West Virginia: Is anyone willing to take on Big Coal’s Senator Robert Byrd
A recent court decision has given the green light to as many as 90
mountaintop mining projects in Appalachia’s coal-rich hills, which in
turn could destroy more than 200 miles of valleys and streams on top
of the 1,200 miles that have already been obliterated.
Full text of the NYtimes editorial opinion:
http://www.nytimes.com/2009/03/16/opinion/16mon2.html?_r=2
The right course for the administration is clear: stop the projects until the
underlying regulations are revised so as to end the practice
altogether.b
Mountaintop mining is just what the name suggests. Enormous machines —
bulldozers and draglines — scrape away mountain ridges to expose the
coal seams below.
The coal is then trucked away, and the leftover rock
and dirt are dumped into adjacent valleys and streams. Both John
McCain and Barack Obama vowed to end the practice during the 2008
campaign — even though no recent administration, Democratic or
Republican, has been willing to take on Robert Byrd, West Virginia’s
senior senator, or the coal companies, which insist without proof that
there is no other cost-effective way to dispose of the waste.
There is a long and tortured legal history surrounding mountaintop mining, but the essential question is this: Is dumping mine waste into streams a
violation of the federal Clean Water Act?

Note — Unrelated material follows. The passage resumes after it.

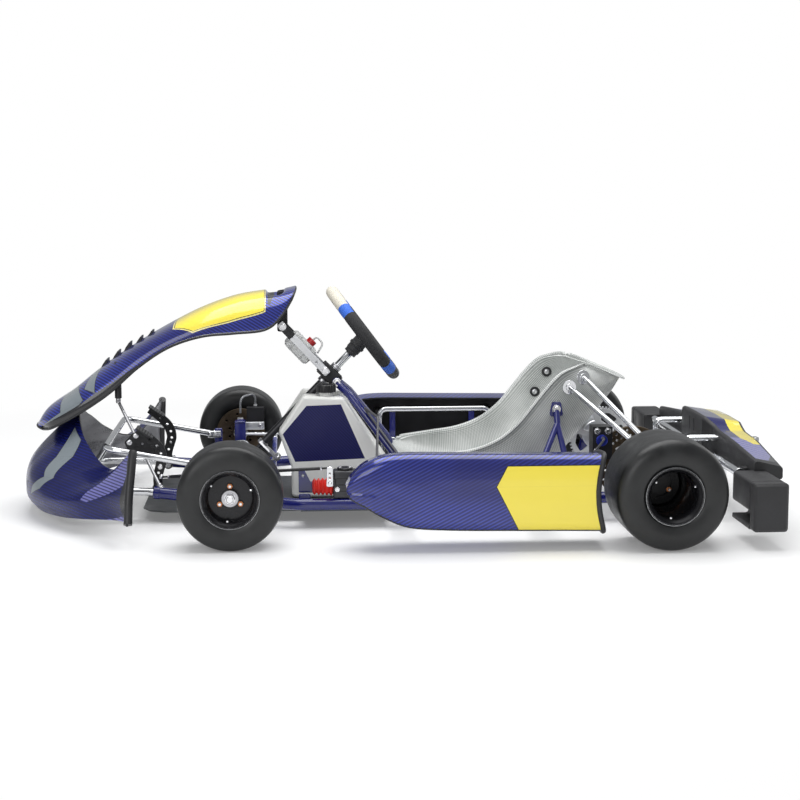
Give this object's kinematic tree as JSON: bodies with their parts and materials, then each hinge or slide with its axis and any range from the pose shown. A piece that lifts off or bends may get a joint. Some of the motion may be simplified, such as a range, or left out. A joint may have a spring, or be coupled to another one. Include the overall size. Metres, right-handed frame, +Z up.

On its face the answer is yes, but various regulatory maneuvers have allowed this practice to proceed. The worst of these was a 2002 rule by the Bush administration that in effect removed mining waste from the list of the law’s
prohibited pollutants.
The rule has made it easy for the Army Corps of
Engineers to issue mining permits and hard for the courts to deny
them. Mr. Obama promised to find better ways of mining coal “than
simply blowing the tops off mountains.” The time to do so is now.